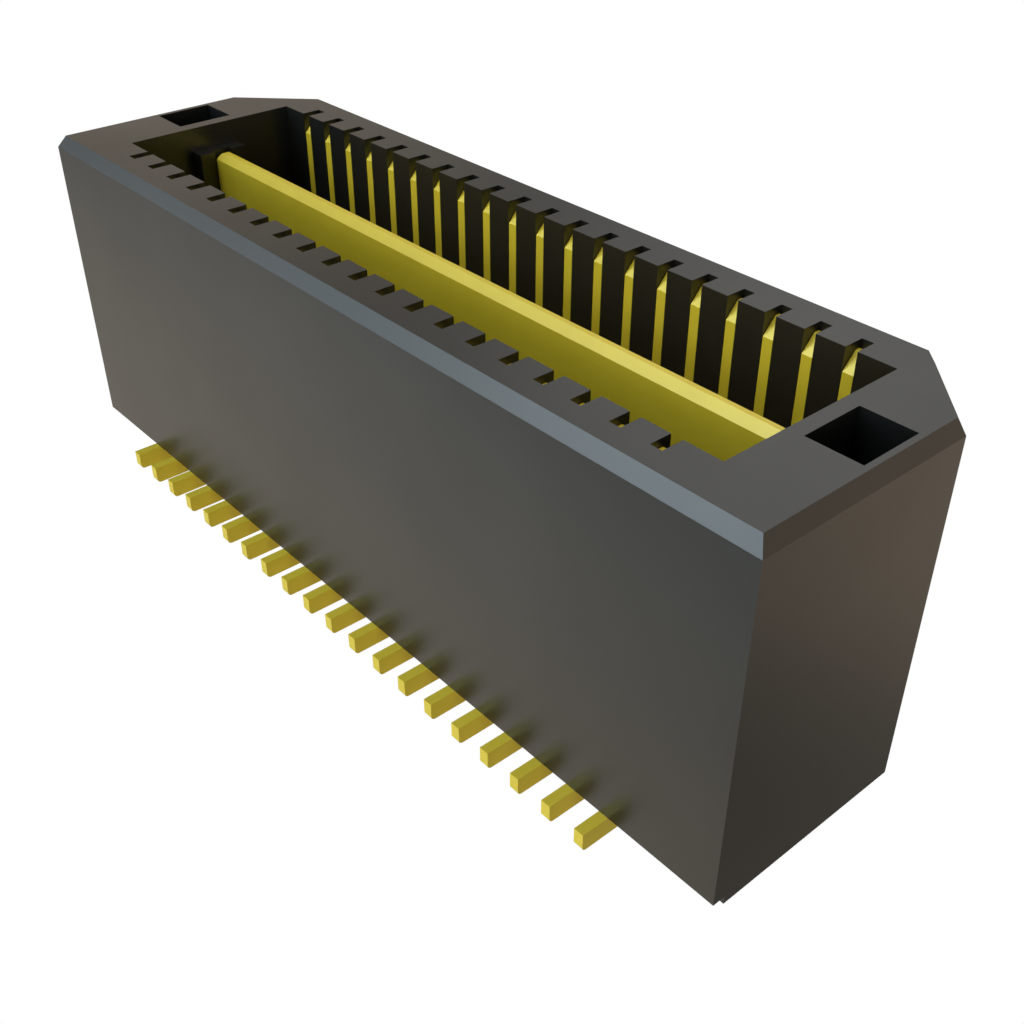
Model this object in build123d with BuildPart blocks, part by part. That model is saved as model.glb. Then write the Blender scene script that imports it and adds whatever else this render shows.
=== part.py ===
"""Vertical board to board socket: moulded housing, ground blade and two rows of blanked contacts.

All sizes are in millimetres. X runs along the rows, Y across them with the cut corners at +Y, and Z
is up. The origin is on the board, under the middle of the connector.
"""
import os

from build123d import *

# Contact rows
contacts_per_row = 20
contact_pitch = 0.80

# Housing, along the rows
cavity_end_margin = 0.84
pocket_inner_wall = 0.29
pocket_length = 1.00
pocket_outer_wall = 0.27

# Housing, across the rows
cavity_width = 3.93
slot_depth = 0.425
side_wall = 0.60
pocket_width = 1.26

# Housing, heights
housing_height = 6.88
floor_thickness = 1.98
pocket_depth = 3.00

# Housing, edges
rim_chamfer_width = 0.16
rim_chamfer_height = 0.255
corner_cut = 1.53

# Feet under the two ends
foot_height = 0.17
foot_length = 1.25
foot_setback = 0.26

# Posts on the end walls, with the grooves that guide the blade
post_length = 0.36
post_width = 1.13
post_drop = 0.51
groove_depth = 0.125

# Ground blade
blade_thickness = 0.40
blade_drop = 0.51
blade_bevel = 0.15
blade_corner_radius = 0.18
blade_end_gap = 0.02
blade_shoulder_height = 1.90
blade_leg_count = 4
blade_leg_width = 1.20
blade_leg_pitches = 6

# Contacts, blanked from flat strip; the tips of the front row are cut steeper
contact_thickness = 0.21
contact_inset = 0.01
tip_drop = 0.145
tip_bevel_height = 0.295
front_bevel_depth = 0.135
back_bevel_depth = 0.27
tip_radius = 0.05
tail_thickness = 0.39
tail_reach = 0.56
tail_end_radius = 0.09
heel_radius = 0.20
root_width = 0.58
root_height = 1.45
barb_count = 2
barb_height = 0.36
barb_spacing = 0.62
barb_reach = 0.06

# Clearances
slot_clearance = 0.01
contact_back_clearance = 0.01
blade_clearance = 0.01

# Heights above the board: the solder tails carry the housing
underside_z = tail_thickness
floor_z = underside_z + floor_thickness
top_z = underside_z + housing_height
blade_top_z = top_z - blade_drop
post_top_z = top_z - post_drop
tip_z = top_z - tip_drop

# Lengths and widths that follow from the rows
row_length = contact_pitch * (contacts_per_row - 1)
cavity_length = row_length + 2 * cavity_end_margin
pocket_x = cavity_length / 2 + pocket_inner_wall + pocket_length / 2
housing_length = 2 * pocket_x + pocket_length + 2 * pocket_outer_wall
slot_width = contact_thickness + 2 * slot_clearance
slot_back_y = cavity_width / 2 + slot_depth
housing_width = 2 * (slot_back_y + side_wall)

# Where the contacts stand in their slots
contact_face_y = cavity_width / 2 + contact_inset
contact_back_y = slot_back_y - contact_back_clearance
root_inner_y = contact_back_y - root_width
barb_tip_y = root_inner_y - barb_reach
root_top_z = underside_z + root_height
tail_end_y = housing_width / 2 + tail_reach

# Where the blade stands in its grooves and leg slots
groove_width = blade_thickness + 2 * blade_clearance
post_face_x = cavity_length / 2 - post_length
groove_bottom_x = post_face_x + groove_depth
blade_length = 2 * (post_face_x - blade_end_gap)
blade_shoulder_length = 2 * (groove_bottom_x - blade_clearance)
blade_leg_spacing = blade_leg_pitches * contact_pitch


def housing_outline():
    """Plan of the housing: a rectangle with the two back corners cut off."""
    with BuildSketch(mode=Mode.PRIVATE) as outline:
        Rectangle(housing_length, housing_width)
        chamfer(outline.vertices().group_by(Axis.Y)[-1], corner_cut)
    return outline.sketch


with BuildPart() as housing:
    # Solid block with its cut back corners and steep chamfered rim
    with BuildSketch(Plane.XY.offset(underside_z)):
        add(housing_outline())
    extrude(amount=housing_height)
    top_face = housing.faces().sort_by(Axis.Z)[-1]
    chamfer(top_face.edges(), length=rim_chamfer_width, length2=rim_chamfer_height, reference=top_face)

    # Cavity for the mating connector
    with BuildSketch(Plane.XY.offset(floor_z)):
        Rectangle(cavity_length, cavity_width)
    extrude(amount=housing_height, mode=Mode.SUBTRACT)

    # Slots in both long walls, open from the rim to the underside
    with BuildSketch(Plane.XY.offset(underside_z)):
        with GridLocations(contact_pitch, 2 * slot_back_y - slot_depth, contacts_per_row, 2):
            Rectangle(slot_width, slot_depth)
    extrude(amount=housing_height, mode=Mode.SUBTRACT)

    # Wider channels below the floor for the roots of the contacts
    channel_width = slot_back_y - barb_tip_y
    with BuildSketch(Plane.XY.offset(underside_z)):
        with GridLocations(contact_pitch, 2 * slot_back_y - channel_width, contacts_per_row, 2):
            Rectangle(slot_width, channel_width)
    extrude(amount=root_height, mode=Mode.SUBTRACT)

    # Pockets at both ends for the guide pegs of the mating connector
    with BuildSketch(Plane.XY.offset(top_z)):
        with GridLocations(2 * pocket_x, 0, 2, 1):
            Rectangle(pocket_length, pocket_width)
    extrude(amount=-pocket_depth, mode=Mode.SUBTRACT)

    # Posts on the end walls
    with BuildSketch(Plane.XY.offset(floor_z)):
        with GridLocations(cavity_length - post_length, 0, 2, 1):
            Rectangle(post_length, post_width)
    extrude(amount=post_top_z - floor_z)

    # Grooves down the faces of the posts
    with BuildSketch(Plane.XY.offset(floor_z)):
        Rectangle(2 * groove_bottom_x, groove_width)
    extrude(amount=housing_height, mode=Mode.SUBTRACT)

    # Slots in the floor for the legs of the blade
    with BuildSketch(Plane.XY.offset(underside_z)):
        with GridLocations(blade_leg_spacing, 0, blade_leg_count, 1):
            Rectangle(blade_leg_width + 2 * blade_clearance, groove_width)
    extrude(amount=floor_thickness, mode=Mode.SUBTRACT)

    # Feet under the ends, flush with the end faces and the cut corners
    foot_x = housing_length / 2 - foot_length / 2
    with BuildSketch(Plane.XY.offset(underside_z)):
        with GridLocations(2 * foot_x, 0, 2, 1):
            Rectangle(foot_length, housing_width - 2 * foot_setback)
        add(housing_outline(), mode=Mode.INTERSECT)
    extrude(amount=-foot_height)


with BuildPart() as ground_blade:
    # Upper blade between the posts, with rounded corners
    with BuildSketch(Plane.XZ) as front_view:
        with Locations((0, blade_top_z)):
            Rectangle(blade_length, blade_top_z - floor_z, align=(Align.CENTER, Align.MAX))
        fillet(front_view.vertices().group_by(Axis.Z)[-1], blade_corner_radius)
    extrude(amount=blade_thickness / 2, both=True)

    # Bevels that run straight through along both sides of its top
    with BuildSketch(Plane.YZ) as end_view:
        with Locations((0, blade_top_z)):
            Rectangle(blade_thickness, blade_top_z - floor_z, align=(Align.CENTER, Align.MAX))
        chamfer(end_view.vertices().group_by(Axis.Z)[-1], blade_bevel)
    extrude(amount=blade_length / 2, both=True, mode=Mode.INTERSECT)

    # Shoulders that run in the grooves, and legs down to the board
    with BuildSketch(Plane.XZ):
        with Locations((0, floor_z)):
            Rectangle(blade_shoulder_length, blade_shoulder_height, align=(Align.CENTER, Align.MIN))
        with GridLocations(blade_leg_spacing, 0, blade_leg_count, 1):
            Rectangle(blade_leg_width, floor_z, align=(Align.CENTER, Align.MIN))
    extrude(amount=blade_thickness / 2, both=True)


def contact_outline(side, bevel_depth):
    """Side view of one contact; side is 1 in the back row and -1 in the front row."""
    barb_edge = []
    for barb in range(barb_count):
        barb_z = root_top_z - barb_spacing * (barb_count - barb)
        barb_edge += [(root_inner_y, barb_z), (barb_tip_y, barb_z), (root_inner_y, barb_z + barb_height)]
    points = [
        (tail_end_y, 0),
        (root_inner_y, 0),
        *barb_edge,
        (root_inner_y, root_top_z),
        (contact_face_y, root_top_z),
        (contact_face_y, tip_z - tip_bevel_height),
        (contact_face_y + bevel_depth, tip_z),
        (contact_back_y, tip_z),
        (contact_back_y, underside_z),
        (tail_end_y, underside_z),
    ]
    with BuildSketch(mode=Mode.PRIVATE) as outline:
        with BuildLine():
            Polyline([(side * y, z) for y, z in points], close=True)
        make_face()
        fillet(outline.vertices().group_by(Axis.Y)[-1], tip_radius)
        heel = outline.vertices().group_by(Axis.Y)[0].sort_by_distance((0, 0))[0]
        fillet(heel, heel_radius)
        tail_end = outline.vertices().group_by(Axis.Y)[0].sort_by_distance((0, 0))[-1]
        fillet(tail_end, tail_end_radius)
    return outline.sketch


os.makedirs("parts", exist_ok=True)

housing.part.label = "housing"
export_step(housing.part, "parts/housing.step")

ground_blade.part.label = "ground_blade"
export_step(ground_blade.part, "parts/ground_blade.step")

for row, side, bevel_depth in (("front", -1, front_bevel_depth), ("back", 1, back_bevel_depth)):
    outline = contact_outline(side, bevel_depth)
    for number in range(contacts_per_row):
        contact_x = contact_pitch * number - row_length / 2
        with BuildPart() as contact:
            with BuildSketch(Plane.YZ.offset(contact_x)):
                add(outline)
            extrude(amount=contact_thickness / 2, both=True)
        contact.part.label = f"contact_{row}_{number + 1:02d}"
        export_step(contact.part, f"parts/{contact.part.label}.step")
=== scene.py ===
"""Looks of a vertical board to board socket: plastic, gold plating, studio and camera."""

import math

import bpy
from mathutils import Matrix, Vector


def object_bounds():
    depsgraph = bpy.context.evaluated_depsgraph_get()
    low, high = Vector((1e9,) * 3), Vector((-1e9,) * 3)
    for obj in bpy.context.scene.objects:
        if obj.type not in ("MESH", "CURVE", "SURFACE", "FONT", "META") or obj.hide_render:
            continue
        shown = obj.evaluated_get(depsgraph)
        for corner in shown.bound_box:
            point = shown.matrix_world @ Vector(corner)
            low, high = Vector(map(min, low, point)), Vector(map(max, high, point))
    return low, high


bl_info = {
    "name": "Board to board socket",
    "version": (1, 0, 0),
    "blender": (4, 5, 0),
    "location": "3D View > Sidebar > Socket",
    "description": "Finishes the pieces of a board to board socket and builds its studio",
    "category": "Object",
}

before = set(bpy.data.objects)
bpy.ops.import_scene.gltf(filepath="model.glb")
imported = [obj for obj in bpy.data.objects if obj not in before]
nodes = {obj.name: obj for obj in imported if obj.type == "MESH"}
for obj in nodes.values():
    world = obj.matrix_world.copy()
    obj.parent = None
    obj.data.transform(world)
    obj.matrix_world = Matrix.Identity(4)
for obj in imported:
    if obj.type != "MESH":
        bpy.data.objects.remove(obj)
cad_low, cad_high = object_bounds()
cad_centre = (cad_low + cad_high) / 2

MM = 0.001

# Width of the camera's sensor, in millimetres
SENSOR_WIDTH = 36.0

# Most of the noise lies within the first span, and colours turn over within the second
NOISE_LOW, NOISE_HIGH = 0.3, 0.7
BLEND_LOW, BLEND_HIGH = 0.35, 0.65

# Azimuth, elevation and spread in degrees, colour and brightness of each lamp, as in add_lamp. A fit
# to the light in the photograph gave most of these values, and they were then rounded.
LAMPS = {
    "window": (-34, 33, 16, (0.62, 0.85, 1.0), 2.5),
    "window_high": (-20, 49, 14, (0.63, 0.83, 1.0), 6.4),
    "window_low": (-33, 20, 10, (0.92, 0.98, 1.0), 3.4),
    "overhead": (126, 79, 18, (0.88, 0.90, 0.90), 2.6),
    "front_glow": (-29, -7, 36, (0.63, 0.86, 1.0), 0.36),
    "front_left": (-55, 4, 12, (0.88, 0.96, 1.0), 1.3),
    "front_right": (34, 4, 20, (0.72, 0.90, 1.0), 4.6),
    "table_left": (-105, -58, 48, (1.0, 0.84, 0.65), 0.61),
    "left_side": (-114, 7, 18, (1.0, 0.84, 0.66), 0.59),
    "back_high": (-148, 39, 17, (1.0, 0.99, 0.95), 1.0),
    "back_glow": (145, 2, 42, (1.0, 0.78, 0.55), 0.50),
}


class PlasticSettings(bpy.types.PropertyGroup):
    """The moulded black plastic of the housing."""

    dark: bpy.props.FloatVectorProperty(
        name="Dark tone", description="Colour of the plastic in its darker clouds",
        subtype="COLOR", size=3, min=0, max=1, default=(0.006, 0.006, 0.005))
    light: bpy.props.FloatVectorProperty(
        name="Light tone", description="Colour of the plastic in its lighter clouds",
        subtype="COLOR", size=3, min=0, max=1, default=(0.008, 0.008, 0.007))
    cloud_size: bpy.props.FloatProperty(
        name="Cloud size", description="Width of the faint clouds in the colour",
        unit="LENGTH", default=3.0 * MM)
    grain_size: bpy.props.FloatProperty(
        name="Grain size", description="Width of the fine grain that the mould leaves",
        unit="LENGTH", default=0.05 * MM)
    grain_height: bpy.props.FloatProperty(
        name="Grain height", description="Height of the fine grain",
        unit="LENGTH", default=0.0006 * MM)
    roughness_low: bpy.props.FloatProperty(
        name="Least roughness", description="Roughness of the smoothest patches",
        subtype="FACTOR", min=0, max=1, default=0.31)
    roughness_high: bpy.props.FloatProperty(
        name="Most roughness", description="Roughness of the dullest patches",
        subtype="FACTOR", min=0, max=1, default=0.35)
    refraction: bpy.props.FloatProperty(
        name="Refraction", description="Refractive index, which sets how much the plastic mirrors",
        min=1, max=4, default=1.7)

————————

## GIVEN TASK
Quote the listing above, but only from the line that shows "for row, side, bevel_depth" through the line that shows "if obj.type not".

## SOLUTION BELOW
for row, side, bevel_depth in (("front", -1, front_bevel_depth), ("back", 1, back_bevel_depth)):
    outline = contact_outline(side, bevel_depth)
    for number in range(contacts_per_row):
        contact_x = contact_pitch * number - row_length / 2
        with BuildPart() as contact:
            with BuildSketch(Plane.YZ.offset(contact_x)):
                add(outline)
            extrude(amount=contact_thickness / 2, both=True)
        contact.part.label = f"contact_{row}_{number + 1:02d}"
        export_step(contact.part, f"parts/{contact.part.label}.step")
=== scene.py ===
"""Looks of a vertical board to board socket: plastic, gold plating, studio and camera."""

import math

import bpy
from mathutils import Matrix, Vector


def object_bounds():
    depsgraph = bpy.context.evaluated_depsgraph_get()
    low, high = Vector((1e9,) * 3), Vector((-1e9,) * 3)
    for obj in bpy.context.scene.objects:
        if obj.type not in ("MESH", "CURVE", "SURFACE", "FONT", "META") or obj.hide_render:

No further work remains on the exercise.